■ WRITTEN TASK
Output all the material that follows, exactly as given.

■ MATERIAL PROVIDED
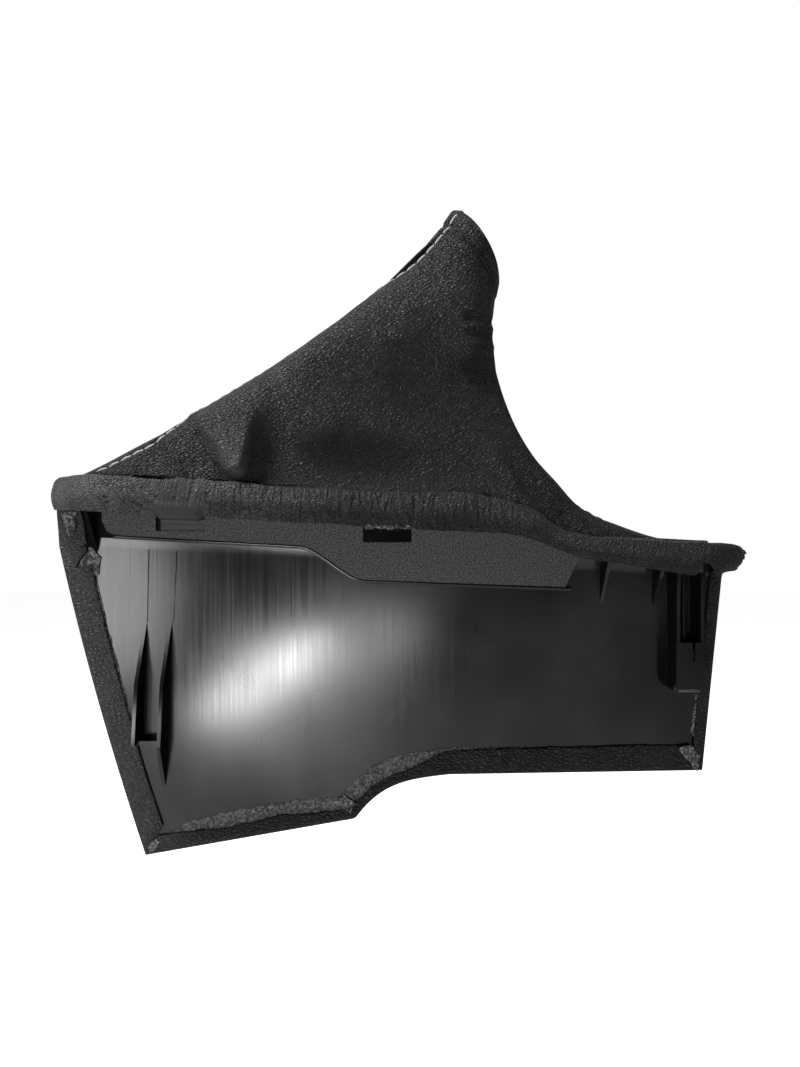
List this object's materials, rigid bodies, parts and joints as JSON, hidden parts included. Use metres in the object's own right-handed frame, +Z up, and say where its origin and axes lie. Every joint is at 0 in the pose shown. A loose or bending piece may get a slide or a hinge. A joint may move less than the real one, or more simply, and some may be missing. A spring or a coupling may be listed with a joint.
{
  "type": "handbrake boot",
  "caption": "Sewn leather gaiter that tapers up to a slanted oval mouth, on a moulded plastic console base whose tall side panel has a glued leather cover.",
  "frame": {"origin": "a point on the bare inner face of the side panel, midway along the panel and a little below its middle height", "axes": "+X along the boot towards the lower end of the deck, +Y out of the side panel's covered face, +Z up towards the gaiter's mouth"},
  "size_m": [0.3485, 0.0732, 0.3203],
  "materials": {
    "base_plastic": "black injection moulding, polished on the panel's inner face",
    "cover_leather": "black smooth-grain leather, glued and turned over the panel's edges",
    "gaiter_leather": "black soft leather, sewn along the front spine and the rear"
  },
  "bodies": {
    "root": {"base_moulding": "base_plastic", "side_cover": "cover_leather", "gaiter_near_side": "gaiter_leather", "gaiter_far_side": "gaiter_leather"}
  },
  "joints": []
}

■ EXERCISE ANSWER
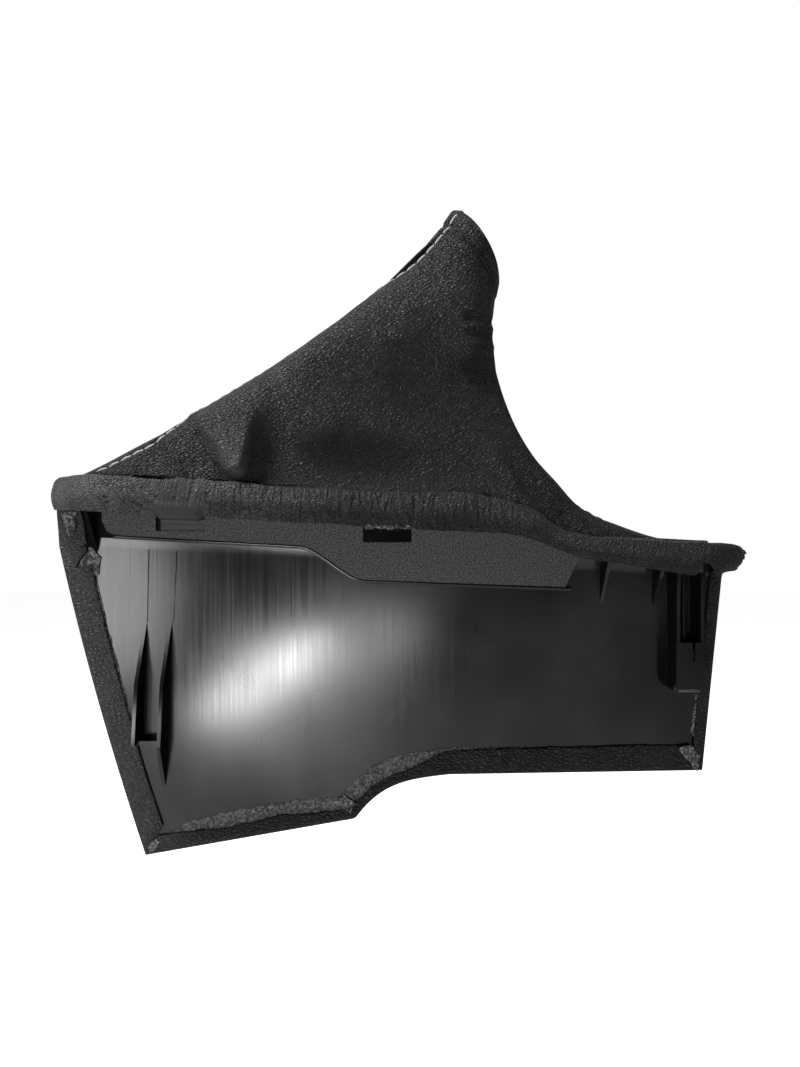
List this object's materials, rigid bodies, parts and joints as JSON, hidden parts included. Use metres in the object's own right-handed frame, +Z up, and say where its origin and axes lie. Every joint is at 0 in the pose shown. A loose or bending piece may get a slide or a hinge. A joint may move less than the real one, or more simply, and some may be missing. A spring or a coupling may be listed with a joint.
{
  "type": "handbrake boot",
  "caption": "Sewn leather gaiter that tapers up to a slanted oval mouth, on a moulded plastic console base whose tall side panel has a glued leather cover.",
  "frame": {"origin": "a point on the bare inner face of the side panel, midway along the panel and a little below its middle height", "axes": "+X along the boot towards the lower end of the deck, +Y out of the side panel's covered face, +Z up towards the gaiter's mouth"},
  "size_m": [0.3485, 0.0732, 0.3203],
  "materials": {
    "base_plastic": "black injection moulding, polished on the panel's inner face",
    "cover_leather": "black smooth-grain leather, glued and turned over the panel's edges",
    "gaiter_leather": "black soft leather, sewn along the front spine and the rear"
  },
  "bodies": {
    "root": {"base_moulding": "base_plastic", "side_cover": "cover_leather", "gaiter_near_side": "gaiter_leather", "gaiter_far_side": "gaiter_leather"}
  },
  "joints": []
}